En niet het gewentel hoorden van de aarde om de zon noch zagen van de sterren het bewegen, en peis aan hen die onverstoord hun wegen gaan.
Alsof er ook maar niets was te beleven, geen overgang, geen tinteling van leven, al was het maar geweten, van de eikel op het mos de doffe plof, de schommeling, en van tijd ontdaan hij kiemen zal.
De jaren die je bent in je lijf verankerd, je oude geest nog jong gebleven: God vergeve het: de hand die simpel schrijven durft: in het bos, het regent maar, een eikel op een bed van mos, wat tortels opgevlogen, als alles zo oneindig is, zo vol, zo gul, zo opgetogen er de stilte is.
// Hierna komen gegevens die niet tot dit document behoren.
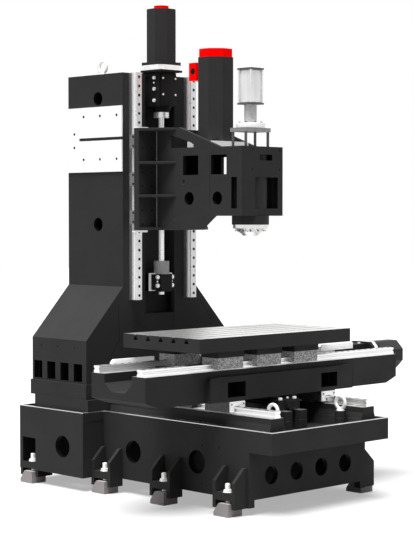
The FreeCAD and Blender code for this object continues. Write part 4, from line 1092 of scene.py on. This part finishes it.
def guard_bar():
    """The bright bevelled bar that stands behind the rear rail of the table, on a black angle."""
    left, right, rear, top = -0.845, -0.539, saddle_high.y, 0.808
    bar = brick(at(left, rear + 0.025, 0.760), at(right, rear + 0.047, top))
    edge = mid_x + left + 0.001
    edit(bar)
    pick_edges(bar, lambda start, end: min(start.z, end.z) > top - 0.008 and max(start.x, end.x) < edge)
    bpy.ops.mesh.bevel(offset=0.018, segments=1)
    leave()
    finish(soften(bar, 0.001), "guard_bar", "saddle", white_cap)
    angle = join([plate(at(left, rear, 0.742), at(right, rear + 0.047, 0.7605)),
                  plate(at(left, rear, 0.690), at(right, rear + 0.010, 0.750))])
    finish(angle, "guard_bar_angle", "saddle", black_satin)


def x_bracket_details():
    """Cover over the table's screw, and the screws on its motor bracket."""
    axis = x_screw_axis
    left, right, front, rear = 0.466, 0.748, axis.y - 0.100, axis.y - 0.094
    cover = plate(at(left, front, 0.799), at(right, rear, 0.834), 0.0015)
    foot = plate(at(left, front, 0.797), at(right, front + 0.030, 0.802), 0.0015)
    leg = plate(at(right - 0.050, rear, saddle_high.z - 0.001), at(right - 0.004, rear + 0.008, 0.799), 0.001)
    finish(join([cover, foot]), "x_screw_cover", "saddle", white_cap)
    finish(leg, "x_screw_cover_leg", "saddle", black_satin)
    places = [at(x, axis.y + y, axis.z + 0.082) for x in (0.790, 0.880) for y in (-0.035, 0.035)]
    fasten("x_bracket_screws", "saddle", places, UP, 0.0085, 0.008)


def motor_screws():
    """Four flange screws on each axis motor."""
    flange = 0.017
    for axis, name, body, out, first, second, reach, radius, height in (
            (z_screw_axis, "z_motor", "base", UP, RIGHT, BACK, 0.078, 0.007, 0.002),
            (x_screw_axis, "x_motor", "saddle", RIGHT, BACK, UP, 0.078, 0.007, 0.007),
            (y_screw_axis, "y_motor", "base", BACK, RIGHT, UP, 0.068, 0.006, 0.006)):
        face = axis + out * (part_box(name)[0].dot(out) + flange - axis.dot(out))
        places = spots(face, first, second, *square(reach))
        fasten(name + "_screws", body, places, out, radius, height, dark_steel)


def spindle_motor_details():
    """Foot lugs of the spindle motor, and the cable hole in its terminal box."""
    low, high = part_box("spindle_motor")
    half, height = 0.013, 0.016
    middle = Vector(((low.x + high.x) / 2, (low.y + high.y) / 2, low.z))
    feet = [Vector((x, y, low.z)) * 0.72 + middle * 0.28 for x in (low.x, high.x) for y in (low.y, high.y)]
    lugs = [plate(place - Vector((half, half, 0)), place + Vector((half, half, height)), 0.002)
            for place in feet]
    finish(join(lugs), "spindle_motor_feet", "head", black_satin)
    tops = [place + UP * height for place in feet]
    fasten("spindle_motor_screws", "head", tops, UP, 0.008, 0.008, dark_steel)
    low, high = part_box("terminal_box")
    gland = spread(rail_plug(0.019, PLUG), [Vector((low.x, low.y + 0.027, 2.416))], LEFT)
    finish(gland, "terminal_box_hole", "head", painted_shade_black)


def release_cylinder():
    """The tool release cylinder: barrel, end plates, tie rods, neck and bolted disc."""
    low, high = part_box("release_cylinder")
    disc_top, neck_top, barrel_foot, lid = 2.104, 2.207, 2.217, high.z - 0.010
    end_half, end_thick, barrel_half, rod_reach = 0.0535, 0.010, 0.044, 0.0465
    column = Vector(((low.x + high.x) / 2, (low.y + high.y) / 2, 0))

    disc = spread(soften(cylinder(0.082, disc_top - low.z, 64), 0.002), [column + UP * low.z])
    finish(disc, "release_disc", "head", white_cap, ("release_cylinder",))
    neck = spread(cylinder(0.035, neck_top - disc_top, 48), [column + UP * disc_top])
    finish(neck, "release_neck", "head", cylinder_grey)
    ends = [plate(column + Vector((-end_half, -end_half, foot)),
                  column + Vector((end_half, end_half, foot + end_thick)), 0.001) for foot in (neck_top, lid)]
    finish(join(ends), "release_end_plates", "head", post_dark)
    barrel = plate(column + Vector((-barrel_half, -barrel_half, barrel_foot)),
                   column + Vector((barrel_half, barrel_half, lid)), 0.004)
    finish(barrel, "release_barrel", "head", cylinder_white)
    corners = spots(column + UP * barrel_foot, RIGHT, BACK, *square(rod_reach))
    rods = spread(cylinder(0.005, lid - barrel_foot, 16), corners)
    finish(rods, "release_tie_rods", "head", turned_steel)
    nuts = [place + UP * (high.z - barrel_foot) for place in corners]
    fasten("release_rod_nuts", "head", nuts, UP, 0.008, 0.006, pattern=hexagon_head)
    bolts = spots(column + UP * disc_top, RIGHT, BACK, *circle(0.066, 8, 0.5))
    fasten("release_disc_screws", "head", bolts, UP, 0.006, 0.006, dark_steel)


rail_screws()
lifting_eyes()
levelling_bolts()
base_marks()
column_marks()
head_marks()
head_inside()
rib_webs()
changer_pad_holes()
hole_shade_plates()
flange_strips()
nose_screws()
z_bracket_details()
z_bearing_details()
y_bearing_details()
carriage_plates()
saddle_marks()
guard_bar()
x_bracket_details()
motor_screws()
spindle_motor_details()
release_cylinder()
Hoe groot denkt je, hoe groot is onze eenzaamheid, soms?
Een eikel die valt is geen gedicht waard als hij niet valt op een plaats in goede aarde, waar hij liggen blijft of, meegenomen wordt door een ekster of een eekhoorn en verborgen ergens waar hij vergeten wordt. Waar hij, bezeten door de krachten van de Kosmos, kiemen kan, In alle peis en eenzaamheid en eik zal worden, zoals het gebeurt in de wereld van de eiken; zoals het gebeurt in de wereld van de zaden, wat Saint-John Perse zag als hij schreef:
‘les graines flottantes s’ensevelissent au lieu même de leur atterrissage, il en naîtra des arbres pour l’ébénisterie.
Wat een geschiedenis is van jaren, van eeuwen misschien om, uiteindelijk toch te vergaan als boom of als een of ander meubel. Niets is eeuwig, alleen het wonder van het ontkiemen en het groeien trotseren de tijd.